**WORK REQUIRED:** Repeat every line below exactly as it reads.

**RECORDED DATA:**
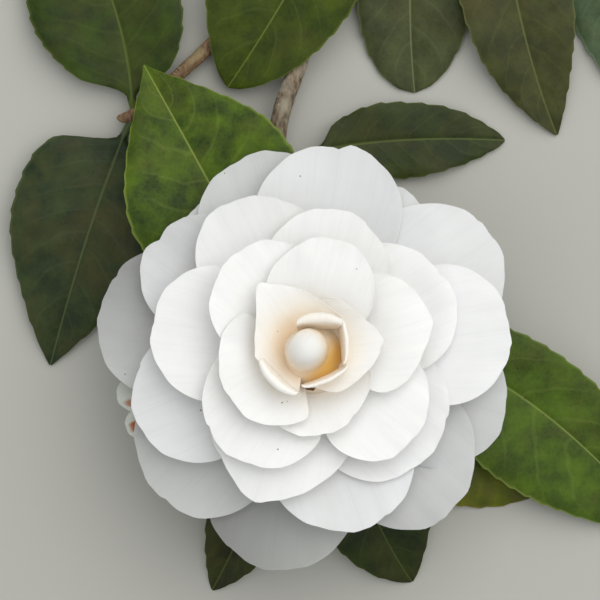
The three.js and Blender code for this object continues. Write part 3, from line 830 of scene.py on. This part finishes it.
# painted shade: how much darker a petal is made where it lies low, away from the light, over the dark leaves
# under it
PAINTED_SHADE = {-99: 0.44, -139.5: 0.18, 166.5: 0.42, 105.5: 0.17, -45: 0.28, 81: 0.12, 142: 0.21, -16: 0.22,
         -71.5: 0.07, -159.5: 0.07, 57.5: 0.12, 32.5: 0.07, 115: 0.1, 28: -0.02, 75.5: 0.05}
print("petals:", sum(len(petals) for petals in RINGS.values()))

# %% From the flower's own axis to the sprig


def on_flower(x, y, h):
    """Points about the flower's leaning axis, in mm, to the sprig's frame."""
    return np.stack([x, y * math.cos(LEAN) + h * math.sin(LEAN),
                     SEAT_HEIGHT - y * math.sin(LEAN) + h * math.cos(LEAN)], -1)


def ring_height(level, radius):
    """Height over the seat of the flared surface that a petal of this level lies on."""
    i = min(int(level), len(RING_SURFACES) - 2)
    spread, rim, root, arch = mix(*np.array(RING_SURFACES[i:i + 2]), level - i)
    t = radius / spread
    flare = 1 - np.maximum(0, 1 - t) ** 2
    return mix(root, rim, flare) + arch * np.sin(math.pi * np.minimum(t, 1.2))


# %% [markdown]
# ## Petal tissue
# A camellia petal is thin, wax-smooth living tissue: white, a little see-through, and cream
# round the heart. Its colour attribute, worked out with each petal, also carries painted shade:
# greyer outer rings, darker low petals and amber deep in the gaps round the heart. The shader
# takes its colour from that attribute, adds faint lengthwise veins about a millimetre apart, and lets light
# bleed through by about a millimetre.

# %% The petal finish
VEINS_ACROSS = 26.0                # about 1.3 mm apart on a petal 34 mm wide
CLOUD_SIZE = 9 * MM
DUST_SPACING = 2.6 * MM            # a few of these cells hold a dark speck of dust or pollen

petal_tissue, tree, place = new_material("camellia_petal_tissue")
uv = add_node(tree, "ShaderNodeUVMap", {"uv_map": "sheet_uv"})
flush = add_node(tree, "ShaderNodeAttribute", {"attribute_name": "flush"})
stretch = add_node(tree, "ShaderNodeMapping", inputs={"Vector": uv, "Scale": (VEINS_ACROSS, 1.6, 1.0)})
veins = add_node(tree, "ShaderNodeTexNoise", inputs={
    "Vector": stretch, "Scale": 1.0, "Detail": 4.0, "Roughness": 0.6, "Distortion": 0.4})
cloud = add_node(tree, "ShaderNodeTexNoise", inputs={
    "Vector": place, "Scale": 1 / CLOUD_SIZE, "Detail": 2.0})
vein_amount = add_node(tree, "ShaderNodeMapRange", inputs={
    "Value": veins, "From Min": 0.45, "From Max": 0.8, "To Max": 0.26})
veined = add_node(tree, "ShaderNodeMix", TINTED, {
    0: vein_amount, 6: flush.outputs["Color"], 7: linear("#E9ECEE")})
clouded = add_node(tree, "ShaderNodeMix", TINTED, {
    0: cloud, 6: veined.outputs[2], 7: linear("#F6F5F2")})
dust = add_node(tree, "ShaderNodeTexVoronoi", inputs={"Vector": place, "Scale": 1 / DUST_SPACING})
dust_pick = add_node(tree, "ShaderNodeSeparateXYZ", inputs={0: dust.outputs["Color"]})
dust_size = add_node(tree, "ShaderNodeMapRange", inputs={
    "Value": dust_pick, "From Min": 0.90, "To Min": 0.0, "To Max": 0.085})
dust_spot = add_node(tree, "ShaderNodeMath", {"operation": "LESS_THAN"}, {
    0: dust.outputs["Distance"], 1: dust_size})
dusted = add_node(tree, "ShaderNodeMix", RGBA, {
    0: dust_spot, 6: clouded.outputs[2], 7: linear("#8E8069")})
relief = add_node(tree, "ShaderNodeBump", inputs={
    "Height": veins, "Strength": 0.08, "Distance": 0.3 * MM})
finish_material(tree, {
    "Base Color": dusted.outputs[2], "Roughness": 0.5, "Specular IOR Level": 0.3, "IOR": 1.4,
    "Subsurface Weight": 0.35, "Subsurface Radius": (1.0, 0.92, 0.8), "Subsurface Scale": 1.2 * MM,
    "Sheen Weight": 0.05, "Sheen Roughness": 0.5, "Normal": relief})
print("material:", petal_tissue.name)

# %% [markdown]
# ## Shaping a petal
# The rim is an arc of a circle, drawn a little to a point or notched at the tip as a few of
# them are. The sides are cupped by half a millimetre and the rim lifts a little, which gives
# each petal the thin bright edge and soft shadow that sets it off from the next.
# The last few round the heart stand up steeply and curl outwards like a shaving of wood.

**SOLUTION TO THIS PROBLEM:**
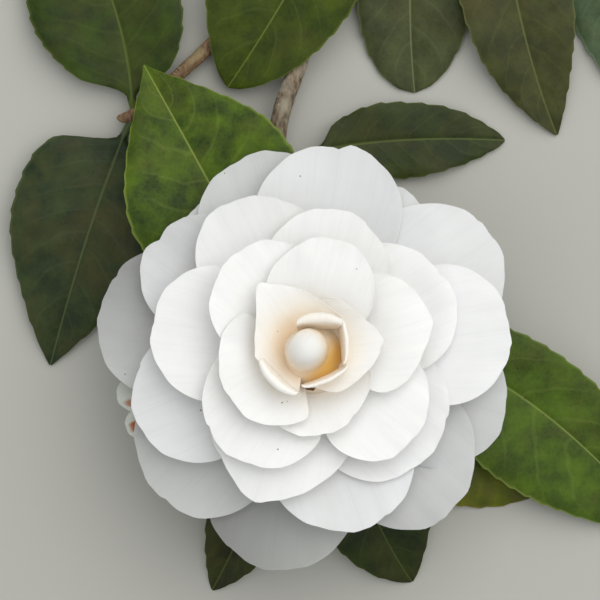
The three.js and Blender code for this object continues. Write part 3, from line 830 of scene.py on. This part finishes it.
# painted shade: how much darker a petal is made where it lies low, away from the light, over the dark leaves
# under it
PAINTED_SHADE = {-99: 0.44, -139.5: 0.18, 166.5: 0.42, 105.5: 0.17, -45: 0.28, 81: 0.12, 142: 0.21, -16: 0.22,
         -71.5: 0.07, -159.5: 0.07, 57.5: 0.12, 32.5: 0.07, 115: 0.1, 28: -0.02, 75.5: 0.05}
print("petals:", sum(len(petals) for petals in RINGS.values()))

# %% From the flower's own axis to the sprig


def on_flower(x, y, h):
    """Points about the flower's leaning axis, in mm, to the sprig's frame."""
    return np.stack([x, y * math.cos(LEAN) + h * math.sin(LEAN),
                     SEAT_HEIGHT - y * math.sin(LEAN) + h * math.cos(LEAN)], -1)


def ring_height(level, radius):
    """Height over the seat of the flared surface that a petal of this level lies on."""
    i = min(int(level), len(RING_SURFACES) - 2)
    spread, rim, root, arch = mix(*np.array(RING_SURFACES[i:i + 2]), level - i)
    t = radius / spread
    flare = 1 - np.maximum(0, 1 - t) ** 2
    return mix(root, rim, flare) + arch * np.sin(math.pi * np.minimum(t, 1.2))


# %% [markdown]
# ## Petal tissue
# A camellia petal is thin, wax-smooth living tissue: white, a little see-through, and cream
# round the heart. Its colour attribute, worked out with each petal, also carries painted shade:
# greyer outer rings, darker low petals and amber deep in the gaps round the heart. The shader
# takes its colour from that attribute, adds faint lengthwise veins about a millimetre apart, and lets light
# bleed through by about a millimetre.

# %% The petal finish
VEINS_ACROSS = 26.0                # about 1.3 mm apart on a petal 34 mm wide
CLOUD_SIZE = 9 * MM
DUST_SPACING = 2.6 * MM            # a few of these cells hold a dark speck of dust or pollen

petal_tissue, tree, place = new_material("camellia_petal_tissue")
uv = add_node(tree, "ShaderNodeUVMap", {"uv_map": "sheet_uv"})
flush = add_node(tree, "ShaderNodeAttribute", {"attribute_name": "flush"})
stretch = add_node(tree, "ShaderNodeMapping", inputs={"Vector": uv, "Scale": (VEINS_ACROSS, 1.6, 1.0)})
veins = add_node(tree, "ShaderNodeTexNoise", inputs={
    "Vector": stretch, "Scale": 1.0, "Detail": 4.0, "Roughness": 0.6, "Distortion": 0.4})
cloud = add_node(tree, "ShaderNodeTexNoise", inputs={
    "Vector": place, "Scale": 1 / CLOUD_SIZE, "Detail": 2.0})
vein_amount = add_node(tree, "ShaderNodeMapRange", inputs={
    "Value": veins, "From Min": 0.45, "From Max": 0.8, "To Max": 0.26})
veined = add_node(tree, "ShaderNodeMix", TINTED, {
    0: vein_amount, 6: flush.outputs["Color"], 7: linear("#E9ECEE")})
clouded = add_node(tree, "ShaderNodeMix", TINTED, {
    0: cloud, 6: veined.outputs[2], 7: linear("#F6F5F2")})
dust = add_node(tree, "ShaderNodeTexVoronoi", inputs={"Vector": place, "Scale": 1 / DUST_SPACING})
dust_pick = add_node(tree, "ShaderNodeSeparateXYZ", inputs={0: dust.outputs["Color"]})
dust_size = add_node(tree, "ShaderNodeMapRange", inputs={
    "Value": dust_pick, "From Min": 0.90, "To Min": 0.0, "To Max": 0.085})
dust_spot = add_node(tree, "ShaderNodeMath", {"operation": "LESS_THAN"}, {
    0: dust.outputs["Distance"], 1: dust_size})
dusted = add_node(tree, "ShaderNodeMix", RGBA, {
    0: dust_spot, 6: clouded.outputs[2], 7: linear("#8E8069")})
relief = add_node(tree, "ShaderNodeBump", inputs={
    "Height": veins, "Strength": 0.08, "Distance": 0.3 * MM})
finish_material(tree, {
    "Base Color": dusted.outputs[2], "Roughness": 0.5, "Specular IOR Level": 0.3, "IOR": 1.4,
    "Subsurface Weight": 0.35, "Subsurface Radius": (1.0, 0.92, 0.8), "Subsurface Scale": 1.2 * MM,
    "Sheen Weight": 0.05, "Sheen Roughness": 0.5, "Normal": relief})
print("material:", petal_tissue.name)

# %% [markdown]
# ## Shaping a petal
# The rim is an arc of a circle, drawn a little to a point or notched at the tip as a few of
# them are. The sides are cupped by half a millimetre and the rim lifts a little, which gives
# each petal the thin bright edge and soft shadow that sets it off from the next.
# The last few round the heart stand up steeply and curl outwards like a shaving of wood.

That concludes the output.